All this might just seem harmlessly loopy but apparently many people take it seriously. Dig a little deeper and his ideas take a very sinister turn. He says these reptilians use human fear, guilt, and aggression as energy. They encourage wars and genocide which “create highly charged negative energy”. Satanic paedophilia is particularly useful, in this scheme of things. Icke writes on his website: “These people are possessed by sheer evil and thus express sheer evil. This is why paedophilia is so fundamentally connected to Satanism…Satanic ritual ensures the total possession of the ‘vehicle’ and paedophilia expresses that possession to allow the possessing entity to feed off the child’s life-force during sexual abuse…”

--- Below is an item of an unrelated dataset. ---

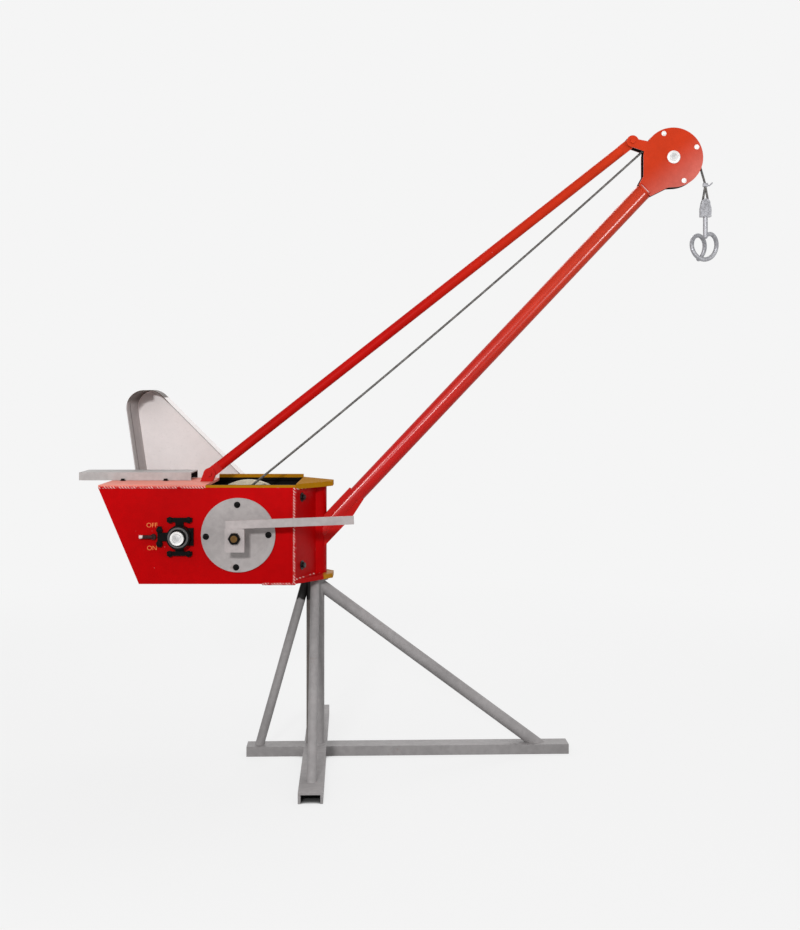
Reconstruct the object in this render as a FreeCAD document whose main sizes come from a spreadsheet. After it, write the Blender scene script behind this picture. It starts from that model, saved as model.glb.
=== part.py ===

Even this can be dismissed as just plain silly, but when his ideas move from the abstract to the particular, with accusations levelled at individuals who can suffer serious damage – as Gil says happened in his own case – it is no laughing matter. It becomes especially unfunny when Icke links to others who are making wild allegations of their own, sometimes from positions of greater credibility. Note, for instance, that Icke’s website is now quoting Tom Watson MP, who claims to have evidence of an elite paedophile ring linked to Downing Street. This would be bad enough if it is just speculative nonsense, as I think is probably the case, but Icke quotes (accurately: I checked) from Watson’s website: Watson said that after speaking out about paedophilia “many more ordinary people have contacted me about suspicions they have had of a wider wrongdoing – in some cases so heinous it made me cry. They have talked of psychopaths marking children with Stanley knifes to show ‘ownership’…”
We can live easily enough with mad stories about reptiles from outer space. “Suspicions” about Stanley knifes, i.e. wild, unsupported rumours, are quite another matter, whether from Icke, or Watson, or “Satanic abuse” Valerie Sinason and her psychotic clients.